Он – замечательный рассказчик. И вообще характер солнечный, легкий, мастер врать, придумывать, великий мастак по отлыниванию от работы. Весь, какой ни был на даче, алкоголь от него надо было убирать подальше, но и это не помогало: он выходил прогуляться, обратно возвращался веселенький, и дальше писать уже не очень получалось. Я никак не мог понять, где он успевал подзаправиться. Потом проследил: оказалось, он прятал бутылку в конуре у собаки.

Спал он обычно до четырех дня. Вытащить его из кровати было непростой работой. Приступал к ней я в 11 утра, тряся его за плечо и показывая будильник, поставленный на два часа.

– Валя, смотри! День уже! Вставай!

– Еще два часика, – гундосил он.

В два я будил его снова, показывая будильник, поставленный на четыре.

– Валя, четыре уже! Вставай!

– Еще полчасика!

В конце концов где-то в полпятого, в пять я поднимал его ногой. У него была привычка читать по ночам. Если мы укладывались в час ночи, я тут же засыпал, а он до шести – до семи утра листал газеты.

Легкостью, солнечностью, раздолбайством своего характера он наделил всех своих героев – и в «Балладе о солдате», и в «Белом солнце пустыни», и в «Сибириаде». Они такие же, как он сам.

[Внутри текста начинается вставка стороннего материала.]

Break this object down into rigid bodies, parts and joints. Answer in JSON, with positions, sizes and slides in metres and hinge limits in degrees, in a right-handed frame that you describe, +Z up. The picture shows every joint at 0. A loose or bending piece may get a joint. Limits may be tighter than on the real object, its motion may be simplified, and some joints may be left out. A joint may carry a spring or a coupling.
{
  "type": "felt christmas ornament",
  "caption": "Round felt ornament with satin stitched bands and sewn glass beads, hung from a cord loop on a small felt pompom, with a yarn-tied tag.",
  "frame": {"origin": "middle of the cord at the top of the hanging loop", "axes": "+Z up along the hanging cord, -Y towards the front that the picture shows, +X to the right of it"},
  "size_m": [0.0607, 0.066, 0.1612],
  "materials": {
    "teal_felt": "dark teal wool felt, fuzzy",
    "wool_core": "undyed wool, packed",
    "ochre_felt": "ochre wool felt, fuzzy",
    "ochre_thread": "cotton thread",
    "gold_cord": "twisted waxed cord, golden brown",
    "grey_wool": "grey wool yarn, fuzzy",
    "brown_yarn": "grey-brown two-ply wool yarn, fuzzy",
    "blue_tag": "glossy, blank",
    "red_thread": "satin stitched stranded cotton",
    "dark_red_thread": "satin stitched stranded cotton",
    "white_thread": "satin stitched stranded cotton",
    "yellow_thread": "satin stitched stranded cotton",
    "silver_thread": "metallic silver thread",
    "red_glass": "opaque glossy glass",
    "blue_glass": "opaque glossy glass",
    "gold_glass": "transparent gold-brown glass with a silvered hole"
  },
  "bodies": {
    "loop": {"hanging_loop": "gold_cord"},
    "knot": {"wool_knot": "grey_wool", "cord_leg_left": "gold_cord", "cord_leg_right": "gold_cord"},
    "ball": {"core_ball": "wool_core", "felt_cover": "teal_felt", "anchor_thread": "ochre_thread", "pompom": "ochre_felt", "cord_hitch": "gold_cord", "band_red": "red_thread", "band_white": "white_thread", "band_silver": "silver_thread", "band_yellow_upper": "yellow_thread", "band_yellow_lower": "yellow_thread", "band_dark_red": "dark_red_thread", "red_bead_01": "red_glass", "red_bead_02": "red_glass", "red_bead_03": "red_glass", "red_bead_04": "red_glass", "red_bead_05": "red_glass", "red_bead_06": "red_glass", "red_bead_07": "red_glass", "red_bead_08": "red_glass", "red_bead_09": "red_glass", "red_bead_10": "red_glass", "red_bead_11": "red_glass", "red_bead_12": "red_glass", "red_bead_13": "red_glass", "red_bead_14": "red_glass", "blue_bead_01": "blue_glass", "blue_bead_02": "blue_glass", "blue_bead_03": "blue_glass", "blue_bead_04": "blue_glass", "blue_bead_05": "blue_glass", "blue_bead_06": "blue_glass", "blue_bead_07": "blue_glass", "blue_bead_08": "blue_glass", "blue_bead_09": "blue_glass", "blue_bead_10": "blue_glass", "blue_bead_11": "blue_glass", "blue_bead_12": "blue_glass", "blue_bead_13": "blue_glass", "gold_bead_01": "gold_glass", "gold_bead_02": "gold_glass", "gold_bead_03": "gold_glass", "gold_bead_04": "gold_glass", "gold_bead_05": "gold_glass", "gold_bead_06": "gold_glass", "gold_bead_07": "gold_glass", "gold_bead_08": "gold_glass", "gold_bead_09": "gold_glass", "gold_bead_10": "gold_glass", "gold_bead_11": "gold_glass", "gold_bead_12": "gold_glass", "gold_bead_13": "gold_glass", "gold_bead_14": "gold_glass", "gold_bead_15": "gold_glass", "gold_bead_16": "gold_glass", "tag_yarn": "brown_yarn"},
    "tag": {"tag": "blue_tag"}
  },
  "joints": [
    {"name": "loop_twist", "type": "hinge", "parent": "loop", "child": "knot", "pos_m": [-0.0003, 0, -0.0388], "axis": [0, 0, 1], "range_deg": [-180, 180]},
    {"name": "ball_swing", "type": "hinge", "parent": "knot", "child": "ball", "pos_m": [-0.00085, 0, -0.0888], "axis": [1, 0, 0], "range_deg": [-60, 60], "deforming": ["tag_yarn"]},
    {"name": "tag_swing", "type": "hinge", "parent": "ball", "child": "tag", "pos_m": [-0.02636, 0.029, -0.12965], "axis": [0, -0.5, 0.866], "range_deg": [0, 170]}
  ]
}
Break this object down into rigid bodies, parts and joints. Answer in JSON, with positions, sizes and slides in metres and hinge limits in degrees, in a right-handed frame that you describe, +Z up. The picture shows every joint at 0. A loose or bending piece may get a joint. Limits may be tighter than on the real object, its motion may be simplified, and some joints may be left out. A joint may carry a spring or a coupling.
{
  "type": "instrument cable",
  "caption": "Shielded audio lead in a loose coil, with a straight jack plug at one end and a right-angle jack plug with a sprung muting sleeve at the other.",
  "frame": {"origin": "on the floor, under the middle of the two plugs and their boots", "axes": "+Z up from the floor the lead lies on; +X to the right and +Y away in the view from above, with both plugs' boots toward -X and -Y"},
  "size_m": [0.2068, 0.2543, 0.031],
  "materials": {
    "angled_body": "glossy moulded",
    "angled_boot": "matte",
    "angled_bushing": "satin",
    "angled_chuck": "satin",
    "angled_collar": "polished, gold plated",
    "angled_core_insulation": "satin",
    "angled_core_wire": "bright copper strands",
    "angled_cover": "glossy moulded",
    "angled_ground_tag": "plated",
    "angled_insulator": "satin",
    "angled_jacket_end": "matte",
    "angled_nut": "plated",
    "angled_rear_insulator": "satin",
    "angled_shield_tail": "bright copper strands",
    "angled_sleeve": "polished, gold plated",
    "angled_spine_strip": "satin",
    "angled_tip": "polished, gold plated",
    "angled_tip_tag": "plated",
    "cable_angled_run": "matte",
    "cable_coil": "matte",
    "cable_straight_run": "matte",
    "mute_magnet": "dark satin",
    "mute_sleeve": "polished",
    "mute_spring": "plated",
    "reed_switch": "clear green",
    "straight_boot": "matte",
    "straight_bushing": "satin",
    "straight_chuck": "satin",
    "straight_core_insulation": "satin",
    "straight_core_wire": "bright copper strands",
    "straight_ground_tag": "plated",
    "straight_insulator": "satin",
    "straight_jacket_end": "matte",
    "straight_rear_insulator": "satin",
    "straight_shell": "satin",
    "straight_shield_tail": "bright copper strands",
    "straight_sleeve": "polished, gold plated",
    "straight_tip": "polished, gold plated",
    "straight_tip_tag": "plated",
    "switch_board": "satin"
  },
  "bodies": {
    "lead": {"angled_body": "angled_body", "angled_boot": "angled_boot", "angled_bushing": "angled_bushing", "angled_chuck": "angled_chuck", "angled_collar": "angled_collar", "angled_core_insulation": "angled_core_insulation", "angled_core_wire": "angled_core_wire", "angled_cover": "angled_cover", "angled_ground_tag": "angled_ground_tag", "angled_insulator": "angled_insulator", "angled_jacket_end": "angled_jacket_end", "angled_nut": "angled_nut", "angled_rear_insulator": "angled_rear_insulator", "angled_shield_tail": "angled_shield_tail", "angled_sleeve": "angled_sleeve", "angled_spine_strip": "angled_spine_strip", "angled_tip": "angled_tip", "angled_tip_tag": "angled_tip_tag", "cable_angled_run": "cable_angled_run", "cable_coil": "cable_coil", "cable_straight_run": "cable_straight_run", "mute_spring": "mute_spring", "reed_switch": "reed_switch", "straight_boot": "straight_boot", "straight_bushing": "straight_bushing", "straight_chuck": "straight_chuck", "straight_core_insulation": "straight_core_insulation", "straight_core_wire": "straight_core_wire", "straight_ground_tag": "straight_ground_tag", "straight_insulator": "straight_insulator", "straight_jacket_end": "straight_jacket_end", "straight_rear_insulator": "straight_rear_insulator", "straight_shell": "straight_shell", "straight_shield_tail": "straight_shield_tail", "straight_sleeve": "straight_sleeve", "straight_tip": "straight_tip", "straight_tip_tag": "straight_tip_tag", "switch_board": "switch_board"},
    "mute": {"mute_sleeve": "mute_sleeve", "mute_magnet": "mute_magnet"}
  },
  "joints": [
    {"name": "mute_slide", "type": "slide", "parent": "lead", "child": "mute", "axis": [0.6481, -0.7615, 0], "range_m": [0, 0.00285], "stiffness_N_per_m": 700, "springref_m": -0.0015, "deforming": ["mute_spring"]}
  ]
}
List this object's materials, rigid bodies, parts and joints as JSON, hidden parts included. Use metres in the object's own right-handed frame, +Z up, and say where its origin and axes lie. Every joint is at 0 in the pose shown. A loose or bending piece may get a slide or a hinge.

Мы обычно ходили гулять – в лес, к полю, во время этих прогулок что-то придумывалось, оформлялось. В чем он как профессионал был неподражаем, так это в точном знании, когда заканчивать. Не рабочий день (тут уж ясно, что чем раньше, тем лучше), а сцену, или акт, или сам сценарий. Я пытался что-то развивать дальше, он останавливал:

– Все, хватит! Сворачиваем! Дальше невозможно!

Чувство формы у него замечательное.

Вообще это один из самых ярких живописных характеров в нашем кино. На тыльной стороне лацкана своего пиджака он носил значок лауреата Ленинской премии, выручавший его из многих чреватых неприятностями ситуаций – выяснять отношения с милицией ему приходилось чуть ли не ежевечерне. Помогал значок и тогда, когда было недопито и за водкой надо было идти в ресторан – нынешних ночных ларьков и магазинов тогда и в помине не было (популярный анекдот тех лет: иностранец спрашивает на Новом Арбате: «Где ближайший ночной бар?» – «В Хельсинки»). Значок он в подпитии однажды потерял, очень горевал о потере, пока один приятель, коллекционировавший ордена, не поинтересовался причиной его душевной смуты. «Господи! Ерунда какая!» – сказал он, тут же снял со стенки другой такой же и навесил Ежову на лацкан. В благодарность Валя написал статью в «Советскую культуру» о том, какой выдающийся телевизионный режиссер этот его приятель, и с той поры еще пуще берег значок, свою палочку-выручалочку.

Валя всегда чрезвычайно оживлял компанию. Вспоминая его, прежде всего вспоминаю застолья. Если это случалось летом, была окрошка с добавлением огромного количества запотевших бутылок пива и водки, под которые шли ежовские рассказы – рассказчик он был гениальный.

Он всегда был молод, хотя был старше нас на десять лет. С нами, еще необстрелянными юнцами, Валя, уже восседавший на сценарном Олимпе, якшался с великим удовольствием, без малейшей демонстрации собственного превосходства. Терпеть не мог теоретизирований по поводу сценарной профессии.